Todos cambiamos con el paso del tiempo (ley de vida, supongo), pero cierto es que algunos, más que cambiar por sí mismos, se dejan cambiar o se arrastran o amoldan a sus nuevas mitades. Acaban adoptando los rasgos más suaves de sus propias parejas, mutando de personalidad o tal vez limándola hasta encajar en sus preferencias, borrando a su vez cualquier rasgo propio o escondiéndolo o hibernándolo en la capa más profunda de su esencia innata.

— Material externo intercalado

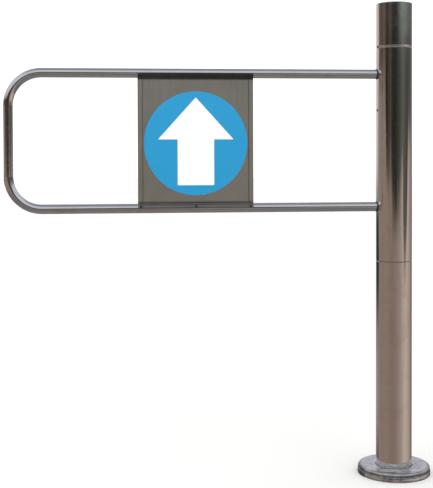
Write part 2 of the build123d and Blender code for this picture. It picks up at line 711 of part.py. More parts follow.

Algo así intuí en aquel matrimonio de mi taxi: él tenía aspecto de tipo rudo aunque amansado, previsiblemente, por la fuerte influencia que sin duda le inyectaba ella. Me juego el cuello a que el tipo en cuestión, antes de conocerla, había sido un pieza de cuidado: el típico juerguista y mujeriego cuanto menos, dominante y difícil de domar, broncas y egoísta, pero ahora reconvertido en cordero dócil, tierno y sumiso con su mujer. Hablaba siempre un tono más bajo que ella, falseando su voz cazallera y colando en cada frase un cariño por aquí, un mi vida o un mi amor por allá, gracias a lo cual conseguía suavizar el trasfondo del mensaje. Si decía, por ejemplo: “Tu hermano es gilipollas, amor” (léase en tono melódico-meloso), no sonaba igual de incisivo que si le hubiera llamado «gilipollas» a secas con un tono más grueso. Había encontrado, pues, la salvación en ella: de bala perdida a balar cual oveja en su redil. Era ella quien le había suavizado, lo cual sin duda alguna (aunque en silencio) agradecía. Quién sabe cómo habría acabado de no haberse topado con la dosis ansiolítica precisa para acallar su poca y mala cabeza.
Algunas mujeres ejercen sin querer de madres salvadoras (raro es el caso opuesto), y es por eso que son y serán siempre intrínsecamente más fuertes que nosotros. No lo llames calzonazos, no. Llámalo supervivencia.